My colleague the Hon. Ian McFarlane, the member for Groom, the former Minister for Industry, Tourism and Resources and now the shadow minister for energy and resources, said that this bill seeks to find a national radioactive management facility for low- and intermediate-level radioactive waste. It is simply replicating what we have already done, and there is a need for a centralised long-term radioactive management plan and storage. That is simply being cut and pasted by the Labor Party, but the storage facility was eventually found in the Northern Territory at Muckaty Station. The Greens member of this House—who, as I digress, unfortunately got here on Liberal preferences, so we will have to do something about that next time; we saw what happened in Victoria last time, and maybe we should take note of that—just told the House that there is a ‘divided community’ at Muckaty Station.

Can I say to you, ‘Wake up, old son,’ because for all the native title issues throughout this country there can be a whole lot of claimants and title challenges from within the same family. You are seeing this regarding the facility that they want to build in the Kimberley for the processing of gas. One Aboriginal group, led by Mr Roe, is opposed to it, and the other side, led by Wayne Bergmann, who is trying to get decent jobs and income for his people in the region, has endorsed it. The courts endorsed him and two other members to go forward and negotiate before it is taken off them by the Western Australian state government. As a Western Australian, I feel quite passionate about this. We have the potential in our state to further develop the resources sector—the traditional mining of iron ore, gold and nickel; it is the richest mining province in the world—and add nuclear to that, because BHP’s Yeelirrie site is being progressed by a Liberal coalition government. It is sensible and in the national interest to get on with our resource that is used throughout the world for all the proper reasons. At Muckaty Station you will have somebody in the Aboriginal clan, or dynasty, who wants a better deal and wants to be in charge. They will go off to the High Court, as they do—they will probably get legal aid on the way—and will make sure that they string it out for as long as they can. But, at the end of the day, this is the most sensible place. Geologically, it is the most appropriate place. It is geologically stable, from a weather point of view it is dry and lacks in humidity, and no-one, to speak of, lives there. It has a very sparse population.
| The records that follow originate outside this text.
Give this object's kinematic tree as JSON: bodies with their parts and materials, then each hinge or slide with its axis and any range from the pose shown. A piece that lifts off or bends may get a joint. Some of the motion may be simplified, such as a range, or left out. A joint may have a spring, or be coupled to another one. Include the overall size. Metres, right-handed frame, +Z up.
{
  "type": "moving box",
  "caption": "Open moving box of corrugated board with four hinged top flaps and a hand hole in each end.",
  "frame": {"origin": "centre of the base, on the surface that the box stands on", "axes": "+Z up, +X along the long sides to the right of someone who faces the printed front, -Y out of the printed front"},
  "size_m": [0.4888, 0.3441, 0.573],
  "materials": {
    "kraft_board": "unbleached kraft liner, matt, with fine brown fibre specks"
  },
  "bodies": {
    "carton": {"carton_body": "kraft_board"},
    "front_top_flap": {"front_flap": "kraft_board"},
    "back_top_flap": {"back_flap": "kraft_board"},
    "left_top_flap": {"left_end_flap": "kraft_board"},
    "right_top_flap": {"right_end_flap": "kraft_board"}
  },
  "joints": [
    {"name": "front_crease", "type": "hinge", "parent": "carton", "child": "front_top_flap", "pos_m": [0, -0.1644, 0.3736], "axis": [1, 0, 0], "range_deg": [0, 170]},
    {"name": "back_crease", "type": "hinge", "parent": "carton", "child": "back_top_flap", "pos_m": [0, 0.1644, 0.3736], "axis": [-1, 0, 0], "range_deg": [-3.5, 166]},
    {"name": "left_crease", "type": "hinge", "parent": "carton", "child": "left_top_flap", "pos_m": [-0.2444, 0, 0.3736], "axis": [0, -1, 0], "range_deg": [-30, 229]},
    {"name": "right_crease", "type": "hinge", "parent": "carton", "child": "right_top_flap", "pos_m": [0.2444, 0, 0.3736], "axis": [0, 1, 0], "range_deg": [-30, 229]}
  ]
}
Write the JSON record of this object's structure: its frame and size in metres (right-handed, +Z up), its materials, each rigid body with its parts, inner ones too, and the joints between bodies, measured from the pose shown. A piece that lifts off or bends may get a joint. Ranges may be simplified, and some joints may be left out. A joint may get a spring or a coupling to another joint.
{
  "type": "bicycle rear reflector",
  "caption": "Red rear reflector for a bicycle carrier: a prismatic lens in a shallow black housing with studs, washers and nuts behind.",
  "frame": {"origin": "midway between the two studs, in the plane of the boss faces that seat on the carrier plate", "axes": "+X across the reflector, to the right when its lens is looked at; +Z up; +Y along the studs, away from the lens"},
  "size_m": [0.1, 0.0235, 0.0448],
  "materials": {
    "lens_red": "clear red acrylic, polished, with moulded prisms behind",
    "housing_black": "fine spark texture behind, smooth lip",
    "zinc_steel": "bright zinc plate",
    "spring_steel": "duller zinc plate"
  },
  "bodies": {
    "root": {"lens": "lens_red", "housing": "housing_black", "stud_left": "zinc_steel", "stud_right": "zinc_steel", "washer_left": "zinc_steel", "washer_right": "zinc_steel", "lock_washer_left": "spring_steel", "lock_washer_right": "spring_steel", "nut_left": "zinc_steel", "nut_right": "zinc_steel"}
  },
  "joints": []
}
Barely anyone lives in that arid and desolate part of the Northern Territory.

My colleague from the Northern Territory has a few issues with this because the old NIMBY issues come into her backyard, but, at the end of the day, the Commonwealth has found a site. We could look at other territories. I do not suspect that Cocos Islands, Norfolk Island or Lord Howe Island necessarily want to do a deal. They do not have the right geological framework to store this material. But, deep underground, with the technologies that are used now, this is an income for the local Indigenous people to make use of. It is only sensible and right that they are given the opportunity to do this rather than saying, as we hear in this place so often, ‘We know what’s better for you, you poor Indigenous people. You don’t know how to look after your affairs. We’ll look after them for you.’ We can see where that has got them—welfare dependency and all those sorts of things.

So, allow self-determination, allow an income for the people in this part of the world and allow a proper regime in this country that can be managed so that a facility can be built properly in order to get nuclear waste out of hospital basements and the backyards of industrial sites. We need a proper framework in place so that we can go forward. The Labor Party are supporting it and thumbing their noses at the Greens alliance that they are involved in at the moment, because they know that they will get this through the House. This side of the House supports sensible nuclear waste management. I endorse the bill.